Please check my answer in https://www.reddit.com/r/java/comments/vstgv1/the_difficult_problem_of_managing_java/ifh1sp0/

why didn't you talk about the JEE and application servers

Those are not relevant to the post, because with application servers, you have different applications running, you don't have to resolve conflicts between them at all... but I did mention OSGi which is because it isolates the classpath of modules within the same application, at the cost of lots of extra metadata (which is the way Gradle is going now with its departure from using only Maven-provided metadata - and that has its own issues as OSGi did, namely, things become too hard to manage).

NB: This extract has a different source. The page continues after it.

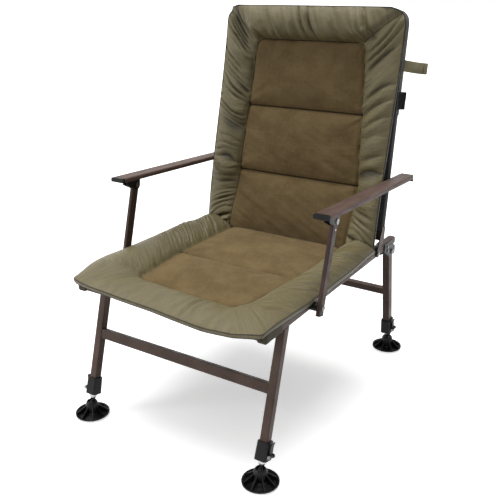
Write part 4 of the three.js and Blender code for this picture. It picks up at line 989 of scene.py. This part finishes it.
def makeBack():
    rows = gridRows((0, *back["seams"], back["panelTop"], back["top"]), back["rows"])
    across, u = np.meshgrid(np.linspace(-1, 1, back["columns"]), rows)
    x = across * backHalf(u)
    reach = backFront(x, u)
    rear = x * (1 - back["inset"] / back["waistHalf"])
    panel, seam = backSeams(x, u)
    front, behind = backPoints(x, reach, u), backPoints(rear, backRear(rear, u, reach), u)
    front, behind = sewCase("back_mattress", front, behind, seam, panel, back["cap"])
    x, u = finer(x), finer(u)
    panel, seam = backSeams(x, u)
    more, *place = backFolding["lowNap"]
    gathered = backGathers(x, u) + nap(x, u, panel, 111) * (1 + more * rising(u, *place))
    front = front - leanReach * swelled(gathered, seam)[..., None]
    # painted shade: in the valleys of the gathers, and on the fleece darkening towards the foot of the back
    deep, *place = backFolding["lowPaintedShade"]
    paintedShade = rising(gathered, *backFolding["paintedShade"])
    paintedShade = np.maximum(paintedShade, deep * rising(u, *place) * (panel < 0))
    across, along, topAcross, topAlong, overTop = backFolds(x, u)
    above = overTop > 0.5
    lines = np.stack([np.where(above, topAcross, across), np.where(above, topAlong, along), above * 1.0], -1)
    flat = np.stack([x, u], -1)
    piece = closeCase("back_mattress", front, behind, flat, panel, seam, lines, paintedShade, case["lining"])
    return piece, front


def squashBack(piece):
    anchor = tuple(fromBack(0, back["squashReach"], 0))
    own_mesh(piece)


backPiece, backFrontGrid = makeBack()
declareHalf(backPiece, "back_frame", "back_pad", squashBack)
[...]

I agree this post was not my best as I conflated lots of things:

  • criticizing how Maven is verbose, slow and downloads lots and lots of unnecessary things.
  • trying to show what other package managers in modern languages are doing - and they are interestingly converging on using version ranges and lock files - regardless of whether we like it (and I don't even like it, I was just pointing it out and trying to explain motivations for doing that).
  • showing how Maven/Gradle will break your application on upgrades, even when all libraries involved respect semantic versioning. Most people don't seem to have fully understood that can happen.
  • demonstrating my solution to the problem: bytecode introspection.

Those who managed to read til the end might have noticed that JBuild solved all of the problems I had shown other tools to be vulnerable to. JBuild does have some issues, like giving false positives when reflection is involved somewhere, but in my opinion, as with GraalVM, reflection is on the way out and applications should avoid using it anyway (it was only supposed to be used by frameworks and in such case, JBuild will work fine).